**TASK TO CARRY OUT**
Which lines contain the word "data"? Return each of them as written.

**EXERCISE INPUT**
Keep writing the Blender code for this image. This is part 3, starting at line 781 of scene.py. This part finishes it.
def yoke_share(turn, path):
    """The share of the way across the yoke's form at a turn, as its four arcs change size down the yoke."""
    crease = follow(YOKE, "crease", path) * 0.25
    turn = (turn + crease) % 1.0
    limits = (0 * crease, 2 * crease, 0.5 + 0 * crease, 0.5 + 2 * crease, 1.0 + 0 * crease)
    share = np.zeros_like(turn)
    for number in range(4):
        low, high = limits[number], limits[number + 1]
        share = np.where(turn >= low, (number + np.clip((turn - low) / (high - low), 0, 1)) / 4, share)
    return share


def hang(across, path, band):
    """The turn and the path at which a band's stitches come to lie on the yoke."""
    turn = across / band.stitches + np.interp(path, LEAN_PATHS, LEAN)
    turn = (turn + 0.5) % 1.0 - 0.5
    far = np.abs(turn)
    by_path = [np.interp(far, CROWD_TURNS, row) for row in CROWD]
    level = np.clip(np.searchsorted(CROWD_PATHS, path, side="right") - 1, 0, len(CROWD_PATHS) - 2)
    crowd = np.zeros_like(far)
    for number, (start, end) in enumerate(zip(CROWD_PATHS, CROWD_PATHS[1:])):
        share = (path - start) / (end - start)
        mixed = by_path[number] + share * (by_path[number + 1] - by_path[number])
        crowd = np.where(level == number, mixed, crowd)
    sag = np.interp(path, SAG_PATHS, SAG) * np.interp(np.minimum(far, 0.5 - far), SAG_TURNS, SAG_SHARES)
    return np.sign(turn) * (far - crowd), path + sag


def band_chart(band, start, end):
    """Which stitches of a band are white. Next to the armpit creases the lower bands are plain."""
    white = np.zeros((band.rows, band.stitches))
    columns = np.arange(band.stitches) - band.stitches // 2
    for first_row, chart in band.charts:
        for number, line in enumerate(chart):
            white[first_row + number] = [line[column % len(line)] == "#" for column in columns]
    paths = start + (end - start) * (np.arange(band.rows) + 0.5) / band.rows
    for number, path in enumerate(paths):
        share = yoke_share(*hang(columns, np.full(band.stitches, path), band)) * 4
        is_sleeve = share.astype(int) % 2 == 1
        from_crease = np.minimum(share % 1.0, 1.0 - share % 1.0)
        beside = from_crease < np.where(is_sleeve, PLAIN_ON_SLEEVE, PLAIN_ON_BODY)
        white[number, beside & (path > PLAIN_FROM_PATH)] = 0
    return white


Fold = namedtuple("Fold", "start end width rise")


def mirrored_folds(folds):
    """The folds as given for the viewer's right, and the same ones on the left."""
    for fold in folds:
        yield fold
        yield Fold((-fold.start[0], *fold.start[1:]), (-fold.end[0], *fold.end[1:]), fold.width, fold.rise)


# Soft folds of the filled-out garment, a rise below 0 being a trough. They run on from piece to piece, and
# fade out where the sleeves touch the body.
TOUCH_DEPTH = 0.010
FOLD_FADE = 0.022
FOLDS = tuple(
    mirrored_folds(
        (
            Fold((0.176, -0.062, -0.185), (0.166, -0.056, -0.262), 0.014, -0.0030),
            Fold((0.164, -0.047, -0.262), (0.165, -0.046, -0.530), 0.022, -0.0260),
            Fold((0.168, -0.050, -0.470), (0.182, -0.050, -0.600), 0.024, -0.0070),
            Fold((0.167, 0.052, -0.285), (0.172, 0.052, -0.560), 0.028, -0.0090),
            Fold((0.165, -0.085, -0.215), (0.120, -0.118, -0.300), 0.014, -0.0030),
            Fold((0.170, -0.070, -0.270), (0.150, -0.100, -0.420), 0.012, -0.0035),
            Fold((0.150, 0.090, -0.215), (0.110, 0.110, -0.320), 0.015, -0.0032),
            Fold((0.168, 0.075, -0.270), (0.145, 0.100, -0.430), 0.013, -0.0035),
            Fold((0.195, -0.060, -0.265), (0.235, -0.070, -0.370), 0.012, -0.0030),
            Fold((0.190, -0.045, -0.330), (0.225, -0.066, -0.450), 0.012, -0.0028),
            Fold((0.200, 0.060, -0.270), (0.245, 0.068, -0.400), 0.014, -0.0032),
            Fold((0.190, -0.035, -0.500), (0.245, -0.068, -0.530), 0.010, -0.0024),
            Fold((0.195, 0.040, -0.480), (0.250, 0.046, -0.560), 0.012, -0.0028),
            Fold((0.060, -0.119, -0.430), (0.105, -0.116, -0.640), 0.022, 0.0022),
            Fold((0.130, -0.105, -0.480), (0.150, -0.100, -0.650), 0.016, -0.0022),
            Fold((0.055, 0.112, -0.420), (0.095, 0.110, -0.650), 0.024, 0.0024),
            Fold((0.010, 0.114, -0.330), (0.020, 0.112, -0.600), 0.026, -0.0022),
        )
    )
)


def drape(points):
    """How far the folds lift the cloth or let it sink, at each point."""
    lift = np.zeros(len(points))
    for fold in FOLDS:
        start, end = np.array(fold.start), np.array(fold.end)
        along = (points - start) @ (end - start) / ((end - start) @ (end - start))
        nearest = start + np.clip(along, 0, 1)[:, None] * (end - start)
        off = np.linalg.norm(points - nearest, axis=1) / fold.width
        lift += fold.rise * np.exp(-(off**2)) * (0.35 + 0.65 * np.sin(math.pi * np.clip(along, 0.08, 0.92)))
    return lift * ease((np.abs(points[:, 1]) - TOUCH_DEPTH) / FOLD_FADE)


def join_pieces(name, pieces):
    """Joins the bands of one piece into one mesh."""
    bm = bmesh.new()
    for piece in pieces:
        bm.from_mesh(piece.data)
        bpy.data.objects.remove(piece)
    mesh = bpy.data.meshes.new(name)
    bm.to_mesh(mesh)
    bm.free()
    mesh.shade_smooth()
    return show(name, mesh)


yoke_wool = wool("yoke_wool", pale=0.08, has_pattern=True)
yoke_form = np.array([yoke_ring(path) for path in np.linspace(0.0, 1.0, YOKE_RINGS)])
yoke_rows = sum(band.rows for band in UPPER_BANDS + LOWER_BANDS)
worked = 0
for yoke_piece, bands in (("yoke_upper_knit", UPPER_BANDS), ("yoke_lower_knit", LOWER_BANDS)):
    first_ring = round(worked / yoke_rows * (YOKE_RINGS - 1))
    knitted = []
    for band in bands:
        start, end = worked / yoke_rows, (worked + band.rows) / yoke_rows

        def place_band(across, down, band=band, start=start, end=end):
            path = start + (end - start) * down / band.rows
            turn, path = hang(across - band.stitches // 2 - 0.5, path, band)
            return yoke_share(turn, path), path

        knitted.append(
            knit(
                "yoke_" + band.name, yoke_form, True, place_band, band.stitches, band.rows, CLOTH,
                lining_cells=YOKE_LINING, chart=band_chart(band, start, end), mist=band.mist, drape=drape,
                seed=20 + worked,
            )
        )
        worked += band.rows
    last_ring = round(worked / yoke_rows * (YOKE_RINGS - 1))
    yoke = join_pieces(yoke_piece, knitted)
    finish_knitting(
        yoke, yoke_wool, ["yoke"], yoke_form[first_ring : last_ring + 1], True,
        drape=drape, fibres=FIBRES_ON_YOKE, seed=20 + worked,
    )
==
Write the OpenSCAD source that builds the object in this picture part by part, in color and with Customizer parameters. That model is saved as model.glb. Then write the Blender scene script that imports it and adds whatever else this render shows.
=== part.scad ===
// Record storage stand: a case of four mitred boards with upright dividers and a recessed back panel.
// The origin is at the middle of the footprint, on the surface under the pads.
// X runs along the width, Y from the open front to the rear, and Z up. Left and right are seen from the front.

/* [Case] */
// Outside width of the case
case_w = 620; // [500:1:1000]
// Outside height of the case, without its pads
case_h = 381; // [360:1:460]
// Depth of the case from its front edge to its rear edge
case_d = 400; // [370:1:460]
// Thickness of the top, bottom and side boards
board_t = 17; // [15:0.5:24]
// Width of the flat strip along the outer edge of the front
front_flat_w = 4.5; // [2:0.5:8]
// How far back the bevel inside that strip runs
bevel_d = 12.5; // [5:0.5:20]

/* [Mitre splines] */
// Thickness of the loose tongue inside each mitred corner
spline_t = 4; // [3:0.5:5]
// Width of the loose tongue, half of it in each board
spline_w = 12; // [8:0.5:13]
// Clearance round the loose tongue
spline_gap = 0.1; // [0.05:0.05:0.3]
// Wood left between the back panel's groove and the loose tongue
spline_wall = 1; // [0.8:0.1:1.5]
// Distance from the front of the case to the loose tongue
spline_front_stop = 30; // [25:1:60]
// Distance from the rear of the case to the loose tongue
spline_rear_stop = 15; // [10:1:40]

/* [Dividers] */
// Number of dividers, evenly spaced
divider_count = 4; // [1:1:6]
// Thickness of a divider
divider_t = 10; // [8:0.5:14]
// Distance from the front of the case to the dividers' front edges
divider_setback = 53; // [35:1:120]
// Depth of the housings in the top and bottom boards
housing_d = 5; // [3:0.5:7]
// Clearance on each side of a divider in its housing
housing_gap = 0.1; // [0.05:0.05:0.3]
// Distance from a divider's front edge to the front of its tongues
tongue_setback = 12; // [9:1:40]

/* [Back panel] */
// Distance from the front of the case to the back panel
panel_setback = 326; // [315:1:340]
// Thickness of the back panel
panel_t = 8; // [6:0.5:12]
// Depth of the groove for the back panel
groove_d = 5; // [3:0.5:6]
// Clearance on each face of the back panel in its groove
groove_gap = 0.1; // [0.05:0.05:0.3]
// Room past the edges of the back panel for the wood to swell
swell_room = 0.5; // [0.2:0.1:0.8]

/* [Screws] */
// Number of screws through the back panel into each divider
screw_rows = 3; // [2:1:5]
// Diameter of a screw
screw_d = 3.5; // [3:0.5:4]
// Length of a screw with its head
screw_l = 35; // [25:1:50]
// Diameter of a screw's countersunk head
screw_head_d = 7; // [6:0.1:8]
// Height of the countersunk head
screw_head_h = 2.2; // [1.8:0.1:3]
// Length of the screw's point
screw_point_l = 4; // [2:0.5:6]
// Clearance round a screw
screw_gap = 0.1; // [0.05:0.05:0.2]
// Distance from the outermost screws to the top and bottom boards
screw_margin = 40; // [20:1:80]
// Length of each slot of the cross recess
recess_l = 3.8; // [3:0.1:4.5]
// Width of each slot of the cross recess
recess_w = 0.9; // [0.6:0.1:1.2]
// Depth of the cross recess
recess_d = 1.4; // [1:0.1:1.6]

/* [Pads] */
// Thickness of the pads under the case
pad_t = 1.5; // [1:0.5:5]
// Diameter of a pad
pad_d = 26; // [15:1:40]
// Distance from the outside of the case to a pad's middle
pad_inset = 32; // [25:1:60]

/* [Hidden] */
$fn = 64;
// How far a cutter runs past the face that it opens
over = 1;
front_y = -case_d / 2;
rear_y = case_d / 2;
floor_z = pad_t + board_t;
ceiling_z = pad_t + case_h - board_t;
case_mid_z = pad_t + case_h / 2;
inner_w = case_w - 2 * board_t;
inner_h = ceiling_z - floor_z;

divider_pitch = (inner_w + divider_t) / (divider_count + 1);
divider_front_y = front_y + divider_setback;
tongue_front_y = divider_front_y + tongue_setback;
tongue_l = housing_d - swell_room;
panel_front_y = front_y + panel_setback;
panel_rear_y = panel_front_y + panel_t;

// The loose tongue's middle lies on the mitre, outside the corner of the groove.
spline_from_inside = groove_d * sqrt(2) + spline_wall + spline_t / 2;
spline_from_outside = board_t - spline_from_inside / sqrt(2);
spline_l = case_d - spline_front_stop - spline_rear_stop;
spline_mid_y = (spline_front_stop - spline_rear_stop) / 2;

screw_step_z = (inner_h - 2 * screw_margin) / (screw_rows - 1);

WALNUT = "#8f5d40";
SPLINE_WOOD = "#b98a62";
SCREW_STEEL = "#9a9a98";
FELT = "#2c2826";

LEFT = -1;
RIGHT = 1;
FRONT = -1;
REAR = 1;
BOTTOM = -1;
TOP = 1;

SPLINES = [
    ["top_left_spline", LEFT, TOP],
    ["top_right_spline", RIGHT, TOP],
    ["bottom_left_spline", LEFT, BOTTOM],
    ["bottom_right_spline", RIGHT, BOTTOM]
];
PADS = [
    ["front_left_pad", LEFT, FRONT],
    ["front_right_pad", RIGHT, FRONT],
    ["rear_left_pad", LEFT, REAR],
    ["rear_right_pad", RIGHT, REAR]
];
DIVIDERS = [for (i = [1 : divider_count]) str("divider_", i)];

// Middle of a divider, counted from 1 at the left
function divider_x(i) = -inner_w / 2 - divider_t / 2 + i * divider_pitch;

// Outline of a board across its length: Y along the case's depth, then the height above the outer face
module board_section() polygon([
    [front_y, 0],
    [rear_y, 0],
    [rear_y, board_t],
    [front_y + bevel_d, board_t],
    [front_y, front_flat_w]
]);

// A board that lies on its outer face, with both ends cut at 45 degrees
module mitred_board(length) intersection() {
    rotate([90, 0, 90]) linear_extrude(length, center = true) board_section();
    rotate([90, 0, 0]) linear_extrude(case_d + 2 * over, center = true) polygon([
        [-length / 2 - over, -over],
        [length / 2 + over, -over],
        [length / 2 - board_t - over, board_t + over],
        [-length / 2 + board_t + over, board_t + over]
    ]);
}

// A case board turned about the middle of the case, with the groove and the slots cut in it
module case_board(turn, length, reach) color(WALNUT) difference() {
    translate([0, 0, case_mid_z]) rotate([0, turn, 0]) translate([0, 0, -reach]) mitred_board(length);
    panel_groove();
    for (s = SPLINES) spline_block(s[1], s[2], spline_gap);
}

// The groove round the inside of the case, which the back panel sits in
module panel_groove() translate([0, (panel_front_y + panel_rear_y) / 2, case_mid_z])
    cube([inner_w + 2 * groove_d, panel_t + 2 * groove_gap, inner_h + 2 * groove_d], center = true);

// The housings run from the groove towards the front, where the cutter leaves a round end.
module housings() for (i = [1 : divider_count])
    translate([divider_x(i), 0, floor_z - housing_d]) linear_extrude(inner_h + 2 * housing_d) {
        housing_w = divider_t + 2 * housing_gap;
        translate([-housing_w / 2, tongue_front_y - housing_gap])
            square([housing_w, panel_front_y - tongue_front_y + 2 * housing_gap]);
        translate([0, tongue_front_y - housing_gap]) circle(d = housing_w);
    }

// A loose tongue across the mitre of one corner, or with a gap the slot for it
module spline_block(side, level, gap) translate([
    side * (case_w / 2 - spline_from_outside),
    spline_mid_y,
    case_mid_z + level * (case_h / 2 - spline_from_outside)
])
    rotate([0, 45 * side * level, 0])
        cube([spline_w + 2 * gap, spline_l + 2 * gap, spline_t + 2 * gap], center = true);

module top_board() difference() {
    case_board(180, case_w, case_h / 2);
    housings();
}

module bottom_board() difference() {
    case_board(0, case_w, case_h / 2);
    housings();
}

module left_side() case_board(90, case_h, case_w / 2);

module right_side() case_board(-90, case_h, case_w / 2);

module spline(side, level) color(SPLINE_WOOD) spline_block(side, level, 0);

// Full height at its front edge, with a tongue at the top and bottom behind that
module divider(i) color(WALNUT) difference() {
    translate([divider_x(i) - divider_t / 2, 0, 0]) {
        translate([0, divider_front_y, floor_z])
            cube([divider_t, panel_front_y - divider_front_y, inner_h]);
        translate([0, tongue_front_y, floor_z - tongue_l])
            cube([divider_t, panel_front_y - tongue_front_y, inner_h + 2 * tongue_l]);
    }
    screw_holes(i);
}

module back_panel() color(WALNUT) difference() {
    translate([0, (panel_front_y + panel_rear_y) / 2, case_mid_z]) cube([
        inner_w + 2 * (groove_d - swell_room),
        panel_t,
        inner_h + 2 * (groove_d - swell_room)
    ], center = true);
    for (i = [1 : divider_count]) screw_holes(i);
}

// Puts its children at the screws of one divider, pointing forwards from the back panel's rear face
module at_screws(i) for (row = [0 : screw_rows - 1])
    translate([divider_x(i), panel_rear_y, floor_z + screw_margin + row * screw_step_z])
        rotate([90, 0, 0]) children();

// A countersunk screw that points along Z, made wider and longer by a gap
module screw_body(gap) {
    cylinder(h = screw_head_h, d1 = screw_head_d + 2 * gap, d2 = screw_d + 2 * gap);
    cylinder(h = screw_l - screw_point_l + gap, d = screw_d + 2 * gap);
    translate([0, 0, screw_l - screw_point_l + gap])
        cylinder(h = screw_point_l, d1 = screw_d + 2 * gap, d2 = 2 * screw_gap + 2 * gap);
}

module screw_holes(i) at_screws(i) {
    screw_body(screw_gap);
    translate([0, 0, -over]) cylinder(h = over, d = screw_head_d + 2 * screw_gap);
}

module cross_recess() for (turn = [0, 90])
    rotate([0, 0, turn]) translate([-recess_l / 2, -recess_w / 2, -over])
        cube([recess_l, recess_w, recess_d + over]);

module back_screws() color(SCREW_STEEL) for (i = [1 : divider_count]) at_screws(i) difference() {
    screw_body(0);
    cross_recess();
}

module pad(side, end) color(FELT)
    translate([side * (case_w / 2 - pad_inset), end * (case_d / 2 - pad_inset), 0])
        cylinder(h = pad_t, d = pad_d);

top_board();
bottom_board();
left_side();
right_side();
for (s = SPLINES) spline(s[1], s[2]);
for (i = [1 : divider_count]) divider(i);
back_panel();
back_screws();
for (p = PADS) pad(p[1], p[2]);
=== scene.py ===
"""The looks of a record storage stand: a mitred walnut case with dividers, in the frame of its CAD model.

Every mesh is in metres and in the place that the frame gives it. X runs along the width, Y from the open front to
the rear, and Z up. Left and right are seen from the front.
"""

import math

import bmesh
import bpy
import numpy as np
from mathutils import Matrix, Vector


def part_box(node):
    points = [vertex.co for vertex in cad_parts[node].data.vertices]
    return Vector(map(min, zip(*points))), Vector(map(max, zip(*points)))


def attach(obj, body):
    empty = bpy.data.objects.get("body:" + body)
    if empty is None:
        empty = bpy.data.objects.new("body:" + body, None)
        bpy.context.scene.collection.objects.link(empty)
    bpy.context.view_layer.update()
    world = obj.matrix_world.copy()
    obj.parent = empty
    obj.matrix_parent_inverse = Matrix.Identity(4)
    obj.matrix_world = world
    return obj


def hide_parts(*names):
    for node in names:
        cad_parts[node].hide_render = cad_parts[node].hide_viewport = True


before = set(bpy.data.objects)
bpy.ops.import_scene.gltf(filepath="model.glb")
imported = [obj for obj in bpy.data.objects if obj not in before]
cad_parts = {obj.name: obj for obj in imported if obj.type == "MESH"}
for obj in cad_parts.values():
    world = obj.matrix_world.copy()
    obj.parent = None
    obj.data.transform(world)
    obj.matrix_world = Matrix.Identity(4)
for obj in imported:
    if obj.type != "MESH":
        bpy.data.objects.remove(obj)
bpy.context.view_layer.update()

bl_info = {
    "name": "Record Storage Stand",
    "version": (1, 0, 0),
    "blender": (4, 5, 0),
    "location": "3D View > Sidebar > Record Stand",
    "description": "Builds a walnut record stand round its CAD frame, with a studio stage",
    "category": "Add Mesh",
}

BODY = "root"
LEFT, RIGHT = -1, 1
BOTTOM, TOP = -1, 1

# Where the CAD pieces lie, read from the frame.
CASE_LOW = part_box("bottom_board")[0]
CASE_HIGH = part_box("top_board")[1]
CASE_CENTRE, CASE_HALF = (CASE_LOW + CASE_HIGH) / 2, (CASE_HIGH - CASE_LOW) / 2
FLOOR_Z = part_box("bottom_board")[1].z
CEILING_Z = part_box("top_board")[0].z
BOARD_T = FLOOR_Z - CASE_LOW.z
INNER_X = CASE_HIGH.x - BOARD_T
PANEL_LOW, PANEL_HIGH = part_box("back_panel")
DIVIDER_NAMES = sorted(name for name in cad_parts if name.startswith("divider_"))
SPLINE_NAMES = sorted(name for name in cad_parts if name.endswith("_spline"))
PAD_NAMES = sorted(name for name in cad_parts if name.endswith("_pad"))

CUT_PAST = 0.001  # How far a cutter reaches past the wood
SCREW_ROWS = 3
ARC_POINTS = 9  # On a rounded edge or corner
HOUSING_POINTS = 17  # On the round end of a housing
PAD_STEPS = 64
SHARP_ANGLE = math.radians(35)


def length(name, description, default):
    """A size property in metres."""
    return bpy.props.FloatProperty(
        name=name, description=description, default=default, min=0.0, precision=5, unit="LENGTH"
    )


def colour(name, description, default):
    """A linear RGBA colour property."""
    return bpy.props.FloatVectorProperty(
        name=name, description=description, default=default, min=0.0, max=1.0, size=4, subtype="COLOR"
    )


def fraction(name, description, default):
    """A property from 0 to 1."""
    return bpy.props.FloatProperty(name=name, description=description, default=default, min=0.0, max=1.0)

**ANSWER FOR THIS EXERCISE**
        bm.from_mesh(piece.data)
        bpy.data.objects.remove(piece)
    mesh = bpy.data.meshes.new(name)
    points = [vertex.co for vertex in cad_parts[node].data.vertices]
    empty = bpy.data.objects.get("body:" + body)
        empty = bpy.data.objects.new("body:" + body, None)
before = set(bpy.data.objects)
imported = [obj for obj in bpy.data.objects if obj not in before]
    obj.data.transform(world)
        bpy.data.objects.remove(obj)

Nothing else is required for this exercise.